Salah satu bentuk hak dasar manusia adalah jaminan untuk tumbuh kembang secara utuh baik fisik maupun mental. Jaminan perlindungan hak dasar tersebut sesuai dengan nilai-nilai Pancasila dan tujuan negara sebagaimana tercantum dalam Pembukaan Undang-Undang Dasar 1945. Pekerja migran didefinisikan sebagai orang-orang yang melakukan kegiatan ekonomi aktif dalam sebuah negara, dimana mereka bukanlah warga negaranya, terkecuali pencari perlindungan politik dan pengungsi. Menurut Konferensi ILO (Organisasi buruh Internasional atau International Labour Organisation) 1955, yaitu:
Protection of Migrant Worker Recommendation, migrant worker berarti para pekerja yang tergabung dalam gerakan migrasi, dari satu negara ke negara atau teritori lain.

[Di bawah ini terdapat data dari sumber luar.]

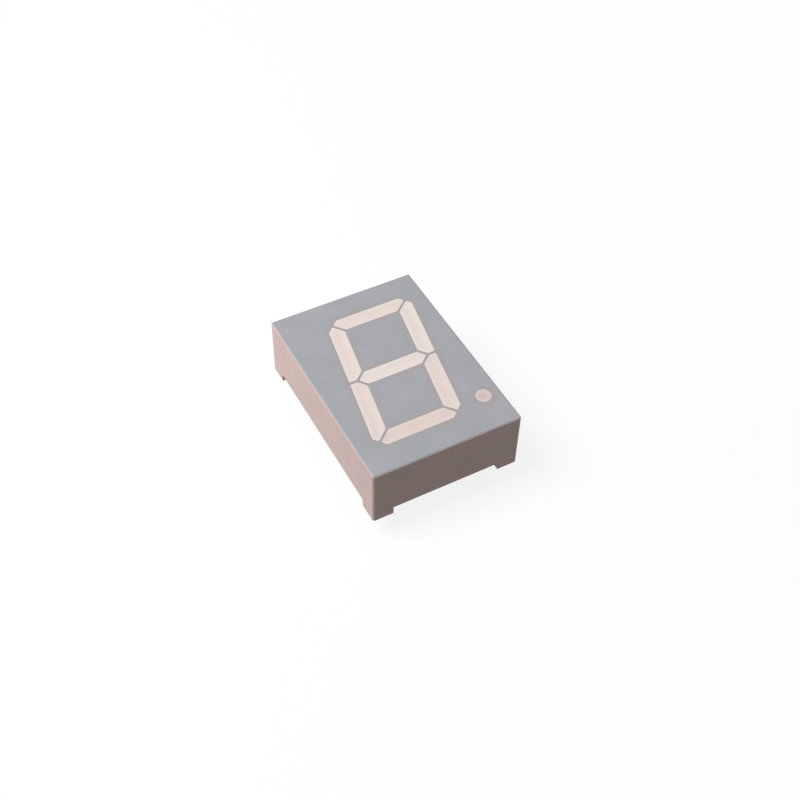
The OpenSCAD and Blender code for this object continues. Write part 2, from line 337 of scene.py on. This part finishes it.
POINT_RIM = (0.71, 0.60, 0.61, 1)
POINT_MIDDLE = (0.62, 0.505, 0.485, 1)
EDGE_ROUND = 0.00007
EDGE_STEPS = 4
DISH_RINGS = (0.15, 0.3, 0.5, 0.75, 0.92)
DISH_DEPTH = 0.00004
SAME_POINT = 0.000001
SAME_LEVEL = 0.00001
FLAT_NORMAL = 0.99
FACET_ANGLE = math.radians(0.5)
SMOOTH_NORMAL = 0.2


def attribute(tree, name):
    """A number stored on the mesh."""
    return add_node(tree, "ShaderNodeAttribute", {}, attribute_name=name).outputs["Fac"]


def make_resin_material(name, rim, middle, tint):
    """Milky epoxy: lighter along its rim, with faint patches of a warmer tint. No two fills match quite."""
    material, tree, shader = new_material(name)
    patches, grain = add_mottle(tree, RESIN_PATCH, RESIN_GRAIN)
    specks = specks_of(tree, grain, RESIN_SPECKS)
    speckled = math_node(tree, "ADD", patches, specks)
    body = mix_colours(tree, contrast(tree, speckled, RESIN_EDGES), middle, tint)
    inward = contrast(tree, attribute(tree, "inward"), (0.0, RIM_REACH))
    inward = contrast(tree, math_node(tree, "ADD", inward, specks), RIM_EDGES)
    colour = mix_colours(tree, inward, rim, body)
    colour = mix_colours(tree, attribute(tree, "tone"), colour, RESIN_ROSY, mode="MULTIPLY")
    shader.inputs["Subsurface Weight"].default_value = SCATTER_SHARE
    shader.inputs["Subsurface Radius"].default_value = SCATTER_REACH
    shader.inputs["Subsurface Scale"].default_value = 1.0
    set_surface(tree, shader, colour, roughness_of(tree, grain, RESIN_GLOSS), patches, RESIN_BUMP)
    return material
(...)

Menurut dua konvensi penting ILO mengenai pekerja migran adalah:
The Migration for Employment Convention (Revised) (No. 97) tahun 1949 memuat sebuah seri ketetapan yang didesain untuk mengasistensi pekerja migran untuk mendapatkan pekerjaan dan juga penjagaannya dari diskriminasi nasional, ras, agama ataupun seksual. dan the Migrant Workers (Supplementary Provisions) Convention (No. 143) tahun 1975, memuat 2 bagian, bagian pertama adalah perihal pemberian kondisi kerja yang baik, dan bagian terakhir berkaitan dengan persamaan kesempatan dan perlakuan kerja.
Sebagai anggota PBB dan Organisasi Ketenagakerjaan Internasional atau International Labour Organization (ILO), Indonesia menghargai, menunjang tinggi, dan berupaya menerapkan keputusan-keputusan lembaga Internasional.
      Konvensi ILO No.138 Tahun 1973 mengenai Usia Minimum untuk Diperbolehkan Bekerja yang disetujui pada Konferensi Ketenagakerjaan Internasional kelimapuluh delapan tanggal 26 Juni 1973 di Jenewa merupakan salah satu Konvensi yang melindungi hak asasi anak. Konvensi ini mewajibkan setiap negara anggota ILO yang telah meratifikasi, menetapkan batas usia menimum untuk diperbolehkan bekerja.
Sesuai dengan ketentuan Pasal 2 ayat (1) Konvensi, Indonesia melampirkan pernyataan (Declaration) yang menetapkan bahwa batas usia minimum untuk diperbolehkan bekerja yang diberlakukan di wilayah Republik Indonesia adalah 15 (lima belas) tahun.
Menurut UU No. 14 tahun 1969 tenaga kerja adalah Orang yang mampu melaksanakan, baik di dalam maupun diluar hubungan kerja guna menghasilkan jasa atau barang untuk memenuhi kebutuhan masyarakat.
Jadi pengertian tenaga kerja menurut ketentuan ini meliputi tenaga kerja yang bekerja di dalam maupun diluar hubungan kerja, dengan alat produksi utamanya dalam proses produksi adalah tenaganya sendiri, baik tenaga fisik maupun pikiran. Ciri khas dari hubungan kerja tersebut diatas ialah bekerja dibawah perintah orang lain dengan menerima upah.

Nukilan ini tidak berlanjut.